Julian Lennon – Musician

Arguably, the most famous Beatles song has the most famous story behind it. Maybe inspired by the personal journey of discovery he’d been sent on while writing ‘Nowhere Man’, by 1968, John Lennon had separated from his wife Cynthia due to his affair with artist Yoko Ono. All well and good for him, but his family weren’t so enamoured with his newfound happiness. Not Cynthia and absolutely not his son Julian Lennon, all of five years old at the time.

Truth be told, no one in The Beatles was particularly impressed by Lennon’s behaviour. Cynthia was a close friend of each member of the band and while misogynists the world over will claim it was Yoko the band were pissed with, the truth was it was John. Paul, ever the one to take control in a crisis, took care to visit Julian whenever he could, trying to make sure he was holding up as best he could, which, understandably enough, he wasn’t.

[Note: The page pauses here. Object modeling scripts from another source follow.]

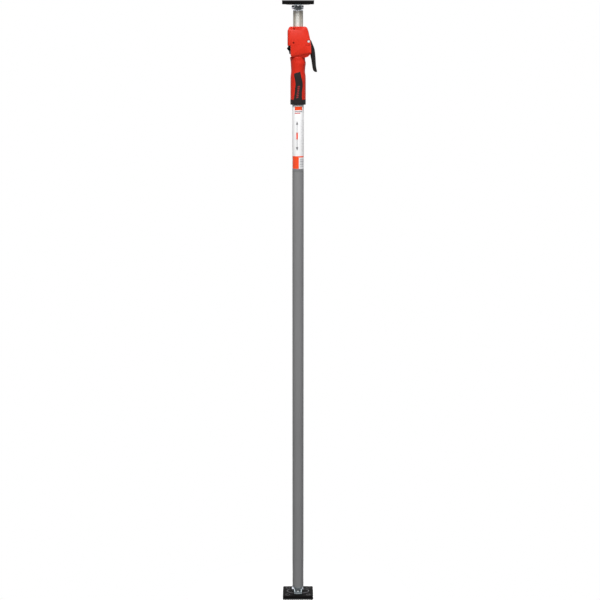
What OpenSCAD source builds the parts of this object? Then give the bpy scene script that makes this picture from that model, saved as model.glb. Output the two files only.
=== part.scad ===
// Telescopic support pole for holding boards to a ceiling.
// Origin on the tube axis at the foot's lower face, +Z up, +X towards the pump lever, front at -Y.

/* [Pole] */
// Length with the inner tube pushed in
closed_length = 1600; // [1500:10:1900]
// Space below the inner tube's guide when it is pushed in
guide_rest = 2.6; // [1:0.2:20]
// Outside diameter of the outer tube
outer_d = 30; // [29:0.5:31]
// Wall of the outer tube
outer_wall = 1.2; // [1:0.1:1.4]
// Outside diameter of the inner tube
inner_d = 26; // [25.4:0.1:26.2]
// Wall of the inner tube
inner_wall = 1.5; // [1:0.1:2]

/* [Plates] */
// Side of the square foot and head plates
plate_w = 82.2; // [77:0.2:90]
// Thickness of the moulded plate
plate_t = 5.8; // [5:0.2:8]
// Thickness of the rubber pad
pad_t = 4; // [3:0.5:6]
// Corner radius of plate and pad
plate_r = 4; // [2:0.5:8]
// Distance between the screw holes
screw_pitch = 56; // [54:1:60]
// Diameter of the screw holes
screw_hole_d = 5; // [4:0.5:6]
// Width of the raised oval rib on the plate
ring_d = 61; // [56:1:64]
// Length of that rib from front to back
ring_len = 38; // [34:1:46]

/* [Plate hinge] */
// Outside width of the steel bracket
bracket_w = 20.6; // [20:0.2:24]
// Length of the bracket's base
bracket_len = 48; // [46:1:50]
// Thickness of the bracket's sheet
bracket_t = 2.4; // [2:0.1:2.8]
// Diameter of the hinge bolt
bolt_d = 6; // [5:0.5:6]
// Radius of the tongue around the bolt
tongue_r = 5; // [4.5:0.1:5.2]
// Distance from the hinge axis to the tube's end
rim_gap = 6.6; // [6.4:0.1:8]
// Width across the flats of bolt head and nut
hex_af = 10; // [8:0.5:11]

/* [Housing] */
// Half the depth of the red housing
housing_half_y = 23; // [23:0.5:26]
// Wall of the housing
housing_wall = 2.5; // [2:0.1:2.8]
// Height of the housing's upper face below the pole's top
housing_drop = 66.4; // [66:0.2:80]

/* [Grip] */
// Diameter of the hand grip
grip_d = 39.4; // [38:0.2:40.4]
// Diameter of the grip's waist
waist_d = 35.8; // [34.8:0.2:36.8]
// Diameter of the flange at the grip's upper end
flange_d = 41; // [39:0.5:42]
// Length of the grip with its rubber collar
grip_len = 122; // [118:1:126]
// Height of the rubber collar at the grip's lower end
collar_len = 13; // [8:0.5:20]

/* [Pump lever] */
// Distance from the lever's pin to its lifting nose
nose_arm = 10.5; // [10:0.1:10.8]
// Width of the pump lever
lever_w = 15; // [12:0.5:15.4]
// Width of the part of the lever that the fingers pull
handle_w = 19; // [16:0.5:22]

/* [Label] */
// Length of the label sleeve
label_len = 175; // [100:1:190]
// Thickness of the label sleeve
label_t = 0.15; // [0.1:0.05:0.3]

/* [Hidden] */
$fn = 64;

// Shared clearances: a running fit, a gap between loose parts, an overrun for cuts
fit = 0.05;
gap = 0.3;
over = 1;

// Radii of the tubes and what runs in them
outer_r = outer_d / 2;
outer_bore_r = outer_r - outer_wall;
inner_r = inner_d / 2;
inner_bore_r = inner_r - inner_wall;
hole_gap = 0.35;
slide_hole_r = inner_r + hole_gap;
bolt_r = bolt_d / 2;

// Heights of the plate stack and the hinge
face_z = pad_t + plate_t;
hinge_h = bracket_t + gap + tongue_r;
foot_axis_z = face_z + hinge_h;
tube_z = foot_axis_z + rim_gap;
head_axis_z = closed_length - foot_axis_z;
inner_top_z = closed_length - tube_z;

// Plate details
pad_rib_t = 0.4;
ring_w = 1.8;
ring_h = 1.2;
plate_bevel = 1.2;
screw_sink_d = 9;
screw_sink_h = 2;

// Bracket details
ear_r = 5.7;
ear_foot_share = 0.46;
rivet_d = 6;
rivet_h = 2.6;
rivet_shank_d = 4;
rivet_share = 0.35;
bolt_head_h = 4;
nut_h = 5.6;
bolt_end = 0.7;
tongue_gap = 0.3;
bracket_in = bracket_w / 2 - bracket_t;
tongue_half = bracket_in - tongue_gap;

// Plugs in the tube ends
foot_plug_len = 19;
head_plug_len = 22;
fitting_flange_h = 2.4;
shoulder_y_share = 0.66;
plug_pin_d = 3.5;
plug_pin_rise = 11;
head_pin_drop = 5;
head_pin_turn = 11.5;

// Stack of the handle: the tube ends above the grip, and the works are counted from the base plate on it
housing_top_z = closed_length - housing_drop;
housing_h = 77.8;
grip_top_z = housing_top_z - housing_h;
tube_rise = 18.2;
tube_top_z = grip_top_z + tube_rise;
bush_len = 12;
bush_flange_h = 1.5;
base_z = tube_top_z + bush_flange_h;
lever_over_base = 20.3;
brake_over_base = 7.7;
notch_over_base = 10.5;
screw_over_base = 16.5;
release_under_base = 5.5;
lever_z = base_z + lever_over_base;
lever_x = 27.2;
notch_z = base_z + notch_over_base;
top_plate_drop = 9.6;
guide_len = 16;
guide_spigot_len = 12;
guide_z = tube_z + foot_plug_len + guide_rest;

// Housing: reach to both sides of the tube axis, rounding towards its face, notch for the release
housing_left = 27.3;
housing_right = 34.4;
housing_round = 7.5;
// Outline from the front: share of the reach to that side, share of the height downwards
housing_shares = [
    [-0.733, 0], [0.541, 0], [0.64, 0.019], [0.698, 0.064], [0.773, 0.161], [0.924, 0.437],
    [0.988, 0.656], [1, 0.81], [0.959, 0.869], [0.858, 0.913], [0.669, 0.964], [0.509, 0.992],
    [-0.615, 0.992], [-1, 0.609], [-1, 0.141], [-0.93, 0.064]
];
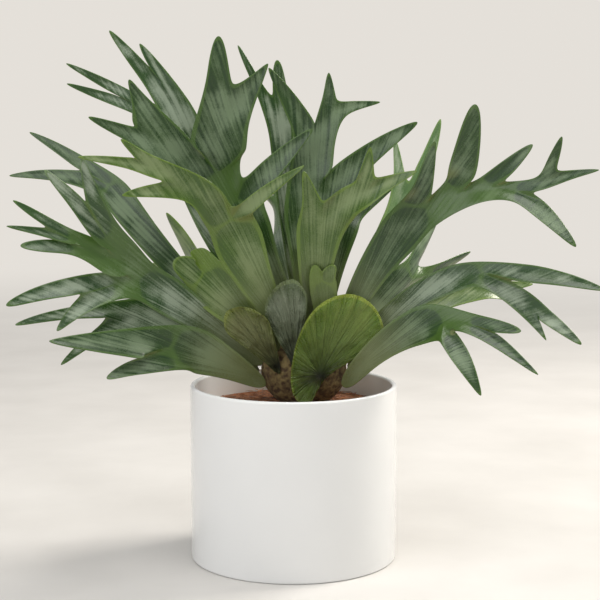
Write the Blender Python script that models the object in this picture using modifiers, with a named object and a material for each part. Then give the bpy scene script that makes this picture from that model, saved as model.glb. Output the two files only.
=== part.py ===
"""Staghorn fern (Platycerium) in a white glazed cylinder pot.

The pot stands on the origin, +Z is up and the best side of the plant looks along -Y.
Tables are in millimetres and degrees, and every mesh is written in metres.
"""

import math
from collections import namedtuple

import bmesh
import bpy
from mathutils import Vector

MM = 0.001
GAP = 0.3

POT_RADIUS = 80.0
POT_HEIGHT = 136.0
POT_WALL = 4.0
POT_FLOOR = 7.0
POT_FOOT_BEVEL = 3.0
POT_SIDES = 48

MIX_TOP = 117.0
MIX_DOME = 5.0
MIX_SHOULDER_REACH = 0.55
MIX_SHOULDER_RISE = 0.7

CROWN_CENTRE = Vector((8.0, 4.0, 146.0))
CROWN_RADII = Vector((34.0, 26.0, 30.0))

FROND_THICKNESS = 1.3
SHIELD_THICKNESS = 1.2
SHIELD_RIBS = 8
SHIELD_RINGS = 4
ROW_STEP = 17.0
KEEL_DEPTH = 0.28
FACING_REACH = 120.0
TAPER_POWER = 1.4
CROWN_SEGMENTS = 24

# A lobe is one strap of a frond between two forks. Heading is clockwise from straight up as seen
# from the frond's own side, turn is added along the length, and lean tips it towards that side.
Lobe = namedtuple("Lobe", "length heading turn lean start end forks")
Frond = namedtuple("Frond", "name azimuth elevation view pitch blade")
# A shield is a fan of sheet about the point where it grips the crown. Its reaches are the lengths
# of evenly spaced ribs between its first and last heading.
Shield = namedtuple("Shield", "name azimuth elevation first last curl reaches")


def lobe(length, heading, turn, lean, start, end, *forks):
    return Lobe(length, heading, turn, lean, start, end, forks)


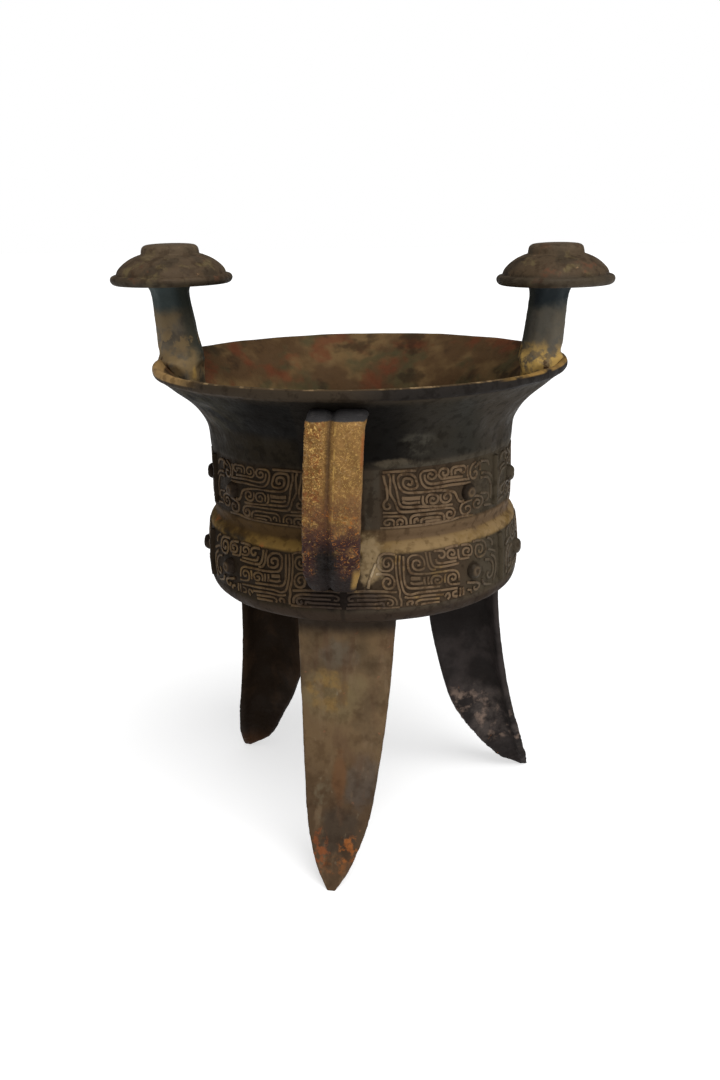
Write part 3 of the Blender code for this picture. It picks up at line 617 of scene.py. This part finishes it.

McCartney, as is his way, turned his feelings into music. Writing a song for the young Julian as a message of solidarity and compassion. Initially, the song was titled ‘Hey Jules’, but, with the permission of the involved parties, it was changed to Jude as it was a little easier to sing. Fittingly enough for such a kind move, the song has since gone on to be arguably the defining moment of McCartney’s whole musical career, and it all came from wanting to comfort a five-year-old boy going through a hard time.